Remarque : un dispositif identique s’applique en cas de retrait d’un membre d’une société de personnes exerçant une activité professionnelle non commerciale relevant du régime de la déclaration contrôlée (CGI, art. 93 B). En revanche, aucun mécanisme similaire n’est prévu lorsque l’activité est industrielle ou commerciale.
En l’espèce, le dispositif optionnel de l’article 73 D du CGI – qui conserve toute son utilité dès lors que la rémunération versée à l’associé ayant cédé ses parts en cours d’exercice n’est pas déductible des bénéfices sociaux – n’avait pas été mis en œuvre.
L’administration fiscale était donc fondée à réintégrer la rémunération perçue par l’associé sortant dans les bénéfices de l’EARL, imposables dans les mains des associés présents à la clôture de l’exercice.

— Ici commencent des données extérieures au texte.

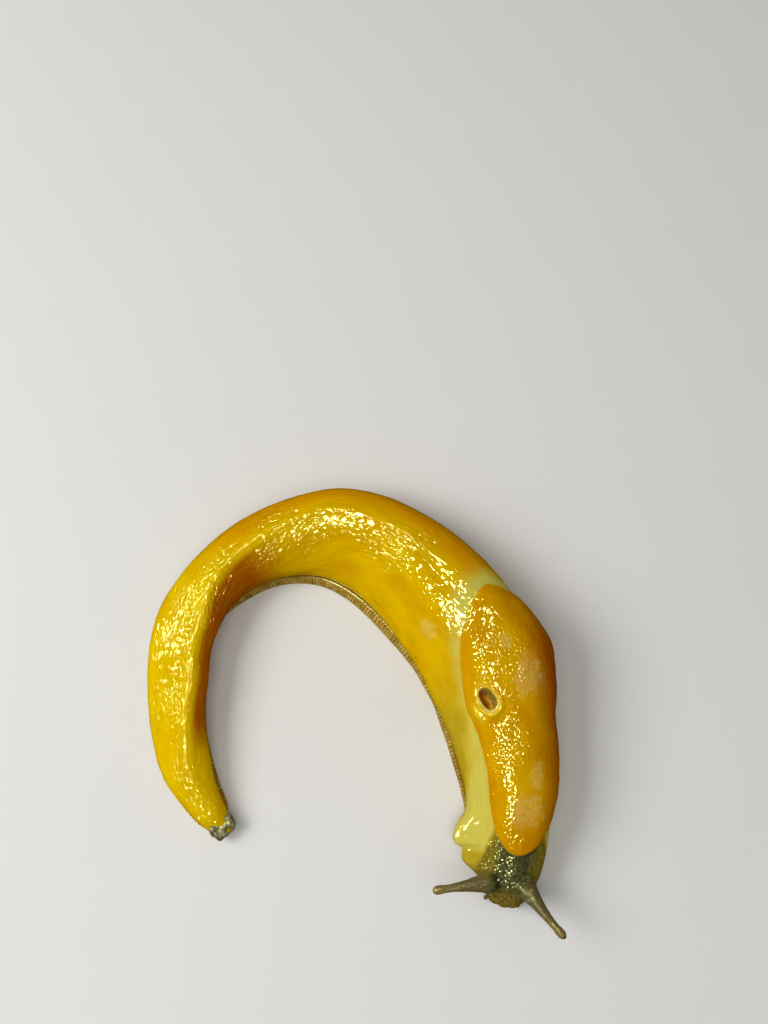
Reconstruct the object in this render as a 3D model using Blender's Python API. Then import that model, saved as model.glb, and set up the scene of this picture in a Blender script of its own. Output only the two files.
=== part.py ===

Exemple : reprise de l’exemple figurant au n° 6. Par hypothèse, la société de personnes exerce une activité agricole relevant d’un régime réel d’imposition. L’associé sortant A et le cessionnaire B optent pour le dispositif prévu à l’article 73 D du CGI. L’associé sortant est imposé : - sur le résultat intermédiaire déterminé depuis la date d’ouverture de l’exercice jusqu’à la date de la cession de ses parts (soit du 1er janvier N au 30 juin N), à hauteur de la quote-part correspondant à ses droits dans la société, qui comprend la rémunération de 1 000 € qui lui a été versée par la société ;
- sur la plus-value de cession de ses parts s’élevant à 2 000 € (5 000 – 3 000). Le nouvel associé B sera, quant à lui, imposé sur une quote-part de bénéfices réalisés par la société de personnes au titre de l’exercice clos le 31 décembre N, diminuée de la quote-part de résultats imposée au nom de l’associé sortant A.